Overall, these findings highlight the necessity of prevention, emphasizing that the greatest therapeutic effect comes from reducing or eliminating all exposure to tobacco smoke and associated toxins. Advances in understanding neuroprotective techniques, such as antioxidants, anti-inflammatory drugs, and BBB protectants, may provide further benefits, especially for individuals unable to completely avoid environmental risks. However, the reliance on animal or cell models limits the therapeutic application of these results, since such research may not fully represent the complexities of human disease or the impact of chronic smoking in diverse populations.

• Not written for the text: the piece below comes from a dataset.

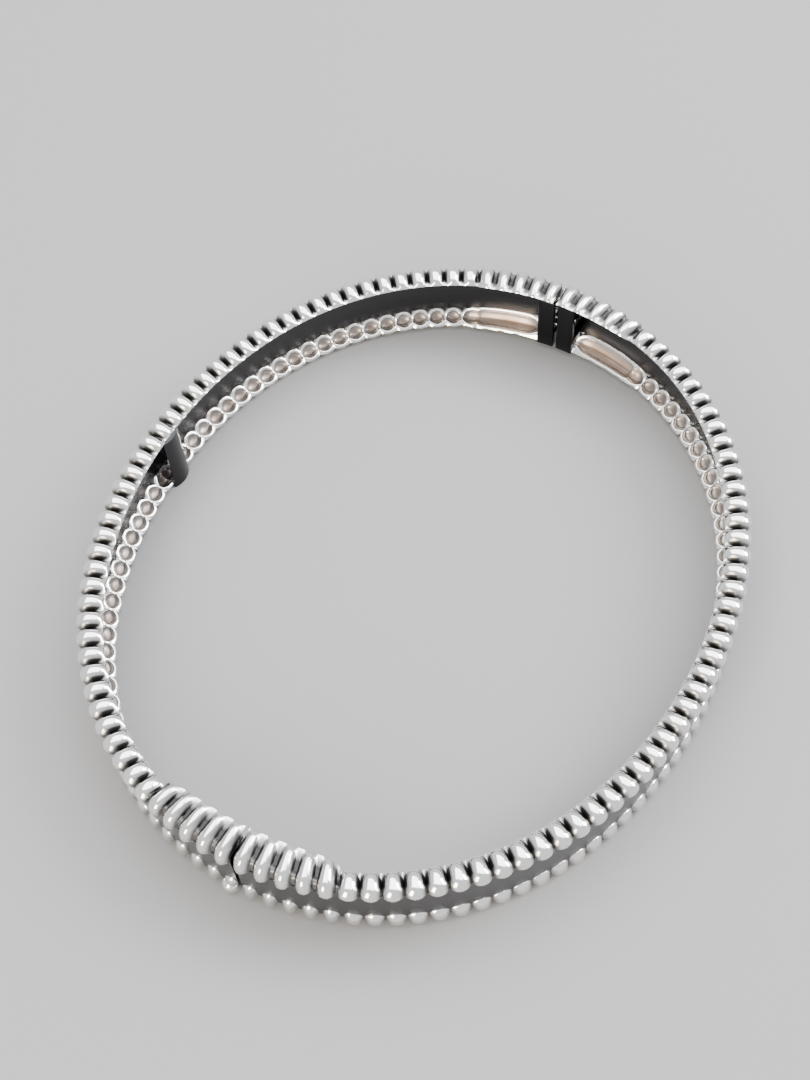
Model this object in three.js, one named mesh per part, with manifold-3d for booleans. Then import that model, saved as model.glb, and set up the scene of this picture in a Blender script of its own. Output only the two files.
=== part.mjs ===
// Oval hinged bangle of polished white metal, in millimetres, +Z up.
// It lies on its side. The oval's long axis is X, the hinge is at +X and the clasp at -X.
// Every half carries an upper and a lower ribbed rail with hollow backs and a smooth band between.
import * as THREE from "three";
import { mergeVertices } from "three/addons/utils/BufferGeometryUtils.js";
import Module from "manifold-3d";

const wasm = await Module();
wasm.setup();

// The oval, measured on its outer face
const MEAN_RADIUS = 31;
const OVALNESS = 0.0742;
const HALF_LENGTH = MEAN_RADIUS * (1 + OVALNESS);

// The ribs and the seams between the halves
const RIBS_PER_HALF = 54;
const SEAM_GAP = 0.36;

// The leaf-shaped swelling of the rails at both ends of the oval
const LEAF_REACH = 9.2;
const LEAF_BLUNTNESS = 0.35;

// The smooth band between the rails
const BAND_OUTER = 0.28;
const BAND_INNER = 0.68;
const BAND_BOTTOM = 1.1;
const BAND_TOP = 6.65;

// The closed backs at the two seams
const BACK_OUTER = 0.6;
const BACK_INNER = 2.75;
const BACK_BOTTOM = 0.6;
const BACK_TOP = 7.2;
const HINGE_BACK_REACH = 2.3;
const CLASP_BACK_REACH = 3.9;

// The hinge, whose barrel stands between the rails just inside the outer face
const PIN_RADIUS = 0.42;
const PIN_CLEARANCE = 0.22;
const KNUCKLE_RADIUS = 1.0;
const KNUCKLE_CLEARANCE = 0.3;
const BARREL_BOTTOM = 2.55;
const BARREL_TOP = 5.2;
const MIDDLE_KNUCKLE = 0.9;
const WEB_REACH = 1.7;
const WEB_PAST_AXIS = 0.25;
const PIN_END_GAP = 0.05;
const OPENING_DEGREES = 40;
const SWING_EASE_DEGREES = 2;
const HINGE_X = HALF_LENGTH - KNUCKLE_RADIUS;
const ROUND_SIDES = 20;

// The tongue and its box at the clasp
const TONGUE_THICKNESS = 0.7;
const TONGUE_HEIGHT = 2.4;
const TONGUE_LENGTH = 2.7;
const TONGUE_CLEARANCE = 0.3;
const TONGUE_INWARD = 1.6;
const TONGUE_MIDDLE = 3.9;
const TONGUE_ROOT = 0.8;

// The press stud on the lower rail beside the clasp seam
const STUD_RADIUS = 0.62;
const STUD_PROUD = 0.16;
const STUD_HEIGHT = 0.95;

// The plain half-round bar inside the back half
const BAR_DEGREES = 88;
const BAR_WIDTH = 2.5;
const BAR_OUTER = 0.6;
const BAR_SHOULDER = 2.3;
const BAR_CROWN = 2.65;
const BAR_TOP = 7.1;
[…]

To further clarify the therapeutic importance of these findings, future research should address these gaps through more extensive, continuous, and human-centered investigations. Ultimately, the reversibility of some smoke-induced brain damage emphasizes the need for early intervention, active risk factor management, and ongoing research into medicines that address both the vascular and neuroinflammatory concerns that drive AD development in smokers.
Future Directions
Although significant progress has been made in determining the function of cigarette smoke in oxidative stress, BBB permeability, and AD progression, significant gaps remain. The most urgent gap is the comprehensive dose-response studies across species, brain regions, exposure durations, and human cohorts, as Schilling et al., 1992 showed nicotine enhances BBB permeability only at toxic levels in cats but failed to address physiological doses or human relevance48. Sex-specific human imaging studies using dynamic contrast MRI evaluating nicotine withdrawal effects are crucial for expanding on Kumar et al., 2024 discovery of female-specific prefrontal BBB breakdown reversed by microglial reduction47. Finally, longitudinal cohort models that incorporate smoke components such as nicotine, NO, and Pb, APOEε4 allele status, genetic variability, and realistic exposure patterns are also required to identify modifiable risk variables contributing to AD risk.
Conclusion
In conclusion, despite mixed epidemiological evidence, cigarette smoke emerges as a plausible modifiable contributor to AD risk through interconnected oxidative stress, BBB disruption, and neuroinflammation. Nicotine, NO, and Pb are among the neurotoxic substances found in cigarette smoke. They seem to influence vascular and brain homeostasis and regulate BBB permeability in a manner dependent on dosage, duration, and model, with acute exposures generally increasing permeability and chronic exposures resulting in more complex, often endpoint-specific adaptations, while overall worsening neurodegenerative changes in preclinical models. Some effects show model-specific reversibility upon cessation, suggesting potential benefits from early intervention, though the direct relevance for humans remains uncertain. Finally, a thorough knowledge of these pathways will inform the development of effective neuroprotective therapies and public health initiatives aimed at improving outcomes for individuals at risk of neurodegenerative diseases worldwide. This review reframes smoking’s role in AD from a vascular risk to a multi-pathway accelerator via oxidative and BBB damage. These processes increase amyloid and tau pathology as well as neuroinflammation, helping explain why the timing of smoking cessation and the use of targeted antioxidant and BBB-protective interventions can significantly alter AD progression.